▶ [Information given]
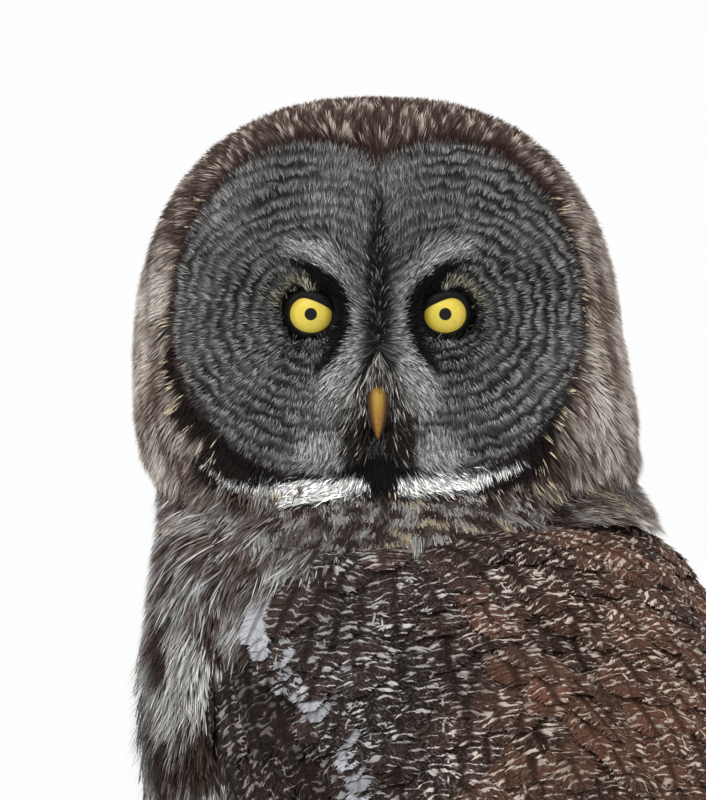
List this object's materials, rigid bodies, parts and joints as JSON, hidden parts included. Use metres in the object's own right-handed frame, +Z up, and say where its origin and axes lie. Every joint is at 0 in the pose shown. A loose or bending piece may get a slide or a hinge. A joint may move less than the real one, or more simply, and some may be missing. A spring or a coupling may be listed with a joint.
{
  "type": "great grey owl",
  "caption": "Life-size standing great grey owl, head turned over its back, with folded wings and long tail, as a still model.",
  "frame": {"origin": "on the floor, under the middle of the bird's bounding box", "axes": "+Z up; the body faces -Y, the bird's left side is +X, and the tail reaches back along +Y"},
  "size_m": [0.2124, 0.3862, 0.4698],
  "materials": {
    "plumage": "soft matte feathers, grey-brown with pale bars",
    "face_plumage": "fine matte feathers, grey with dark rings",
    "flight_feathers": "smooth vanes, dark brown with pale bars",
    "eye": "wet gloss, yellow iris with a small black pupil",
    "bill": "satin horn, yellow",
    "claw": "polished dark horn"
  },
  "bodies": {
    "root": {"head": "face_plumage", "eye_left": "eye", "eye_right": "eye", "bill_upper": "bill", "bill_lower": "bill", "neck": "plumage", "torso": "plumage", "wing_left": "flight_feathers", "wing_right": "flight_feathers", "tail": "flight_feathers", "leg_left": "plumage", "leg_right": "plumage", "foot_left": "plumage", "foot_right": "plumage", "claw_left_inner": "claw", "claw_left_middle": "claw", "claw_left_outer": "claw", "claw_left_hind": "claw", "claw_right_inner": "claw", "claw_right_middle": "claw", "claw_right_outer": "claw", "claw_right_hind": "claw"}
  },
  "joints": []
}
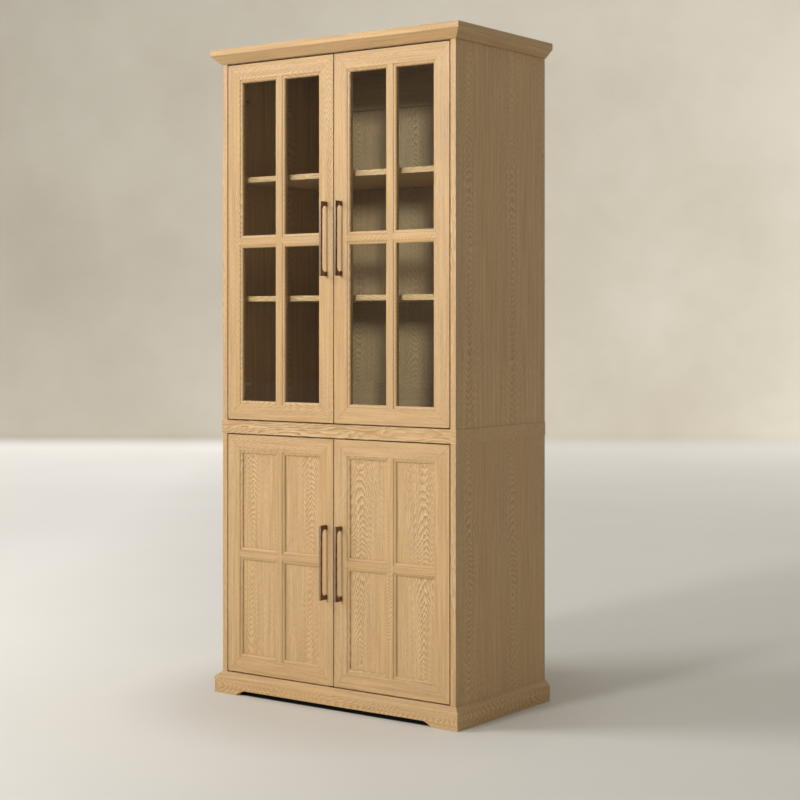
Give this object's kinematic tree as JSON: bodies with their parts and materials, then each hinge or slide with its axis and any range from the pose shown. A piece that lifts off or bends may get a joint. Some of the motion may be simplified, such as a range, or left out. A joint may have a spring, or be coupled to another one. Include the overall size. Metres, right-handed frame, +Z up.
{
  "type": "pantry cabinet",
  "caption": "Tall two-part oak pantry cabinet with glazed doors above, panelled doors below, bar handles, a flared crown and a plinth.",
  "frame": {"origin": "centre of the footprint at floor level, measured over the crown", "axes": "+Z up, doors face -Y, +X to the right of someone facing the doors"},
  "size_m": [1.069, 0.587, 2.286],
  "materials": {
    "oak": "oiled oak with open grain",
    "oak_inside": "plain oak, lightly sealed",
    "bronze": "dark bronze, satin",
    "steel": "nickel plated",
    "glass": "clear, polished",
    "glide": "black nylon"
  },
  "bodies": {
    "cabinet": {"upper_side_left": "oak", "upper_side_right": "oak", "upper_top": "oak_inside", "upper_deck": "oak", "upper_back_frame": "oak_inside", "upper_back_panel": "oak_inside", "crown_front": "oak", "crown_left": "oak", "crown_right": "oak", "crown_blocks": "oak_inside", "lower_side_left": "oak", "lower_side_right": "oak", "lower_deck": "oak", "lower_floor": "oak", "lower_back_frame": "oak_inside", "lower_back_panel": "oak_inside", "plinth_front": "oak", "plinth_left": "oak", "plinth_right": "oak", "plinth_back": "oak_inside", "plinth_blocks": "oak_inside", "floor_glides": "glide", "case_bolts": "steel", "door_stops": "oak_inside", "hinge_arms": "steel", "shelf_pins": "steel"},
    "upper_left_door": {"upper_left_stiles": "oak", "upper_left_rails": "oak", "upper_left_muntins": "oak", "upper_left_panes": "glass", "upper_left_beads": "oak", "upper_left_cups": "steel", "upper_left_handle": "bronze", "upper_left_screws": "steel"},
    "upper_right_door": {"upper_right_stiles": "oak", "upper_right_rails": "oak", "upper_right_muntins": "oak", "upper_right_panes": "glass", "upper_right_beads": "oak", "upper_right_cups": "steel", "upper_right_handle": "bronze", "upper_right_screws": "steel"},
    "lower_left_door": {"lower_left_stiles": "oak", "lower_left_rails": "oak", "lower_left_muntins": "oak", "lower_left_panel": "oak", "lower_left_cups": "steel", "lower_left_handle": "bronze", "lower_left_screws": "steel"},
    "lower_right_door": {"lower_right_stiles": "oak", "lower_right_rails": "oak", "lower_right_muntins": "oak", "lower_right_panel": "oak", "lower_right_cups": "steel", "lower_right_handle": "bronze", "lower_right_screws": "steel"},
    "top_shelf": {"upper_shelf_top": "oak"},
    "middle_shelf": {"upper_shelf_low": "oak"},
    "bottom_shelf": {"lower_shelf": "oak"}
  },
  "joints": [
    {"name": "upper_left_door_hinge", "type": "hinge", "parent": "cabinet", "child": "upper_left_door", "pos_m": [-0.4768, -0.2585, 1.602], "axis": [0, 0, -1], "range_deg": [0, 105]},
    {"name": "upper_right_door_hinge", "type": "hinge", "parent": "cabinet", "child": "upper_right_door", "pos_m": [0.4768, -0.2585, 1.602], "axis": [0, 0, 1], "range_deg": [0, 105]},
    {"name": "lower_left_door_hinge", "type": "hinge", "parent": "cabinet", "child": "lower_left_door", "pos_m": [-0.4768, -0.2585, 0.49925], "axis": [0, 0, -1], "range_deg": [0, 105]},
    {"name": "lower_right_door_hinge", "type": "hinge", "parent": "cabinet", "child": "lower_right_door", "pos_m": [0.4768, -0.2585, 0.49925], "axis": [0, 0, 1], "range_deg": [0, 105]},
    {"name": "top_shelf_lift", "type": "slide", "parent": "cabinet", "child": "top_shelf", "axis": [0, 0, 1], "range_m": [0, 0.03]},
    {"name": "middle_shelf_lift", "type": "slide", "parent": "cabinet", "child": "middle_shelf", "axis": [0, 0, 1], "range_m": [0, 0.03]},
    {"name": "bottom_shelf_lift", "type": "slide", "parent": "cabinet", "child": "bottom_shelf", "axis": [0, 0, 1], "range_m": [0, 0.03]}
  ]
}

--

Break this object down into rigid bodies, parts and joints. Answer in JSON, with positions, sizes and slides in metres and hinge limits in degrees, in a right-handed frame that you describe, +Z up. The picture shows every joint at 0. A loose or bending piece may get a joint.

▶ [Your task] Above are the records; copy every line in them that holds the word "origin".

▶ [In response]
List this object's materials, rigid bodies, parts and joints as JSON, hidden parts included. Use metres in the object's own right-handed frame, +Z up, and say where its origin and axes lie. Every joint is at 0 in the pose shown. A loose or bending piece may get a slide or a hinge. A joint may move less than the real one, or more simply, and some may be missing. A spring or a coupling may be listed with a joint.
  "frame": {"origin": "on the floor, under the middle of the bird's bounding box", "axes": "+Z up; the body faces -Y, the bird's left side is +X, and the tail reaches back along +Y"},
  "frame": {"origin": "centre of the footprint at floor level, measured over the crown", "axes": "+Z up, doors face -Y, +X to the right of someone facing the doors"},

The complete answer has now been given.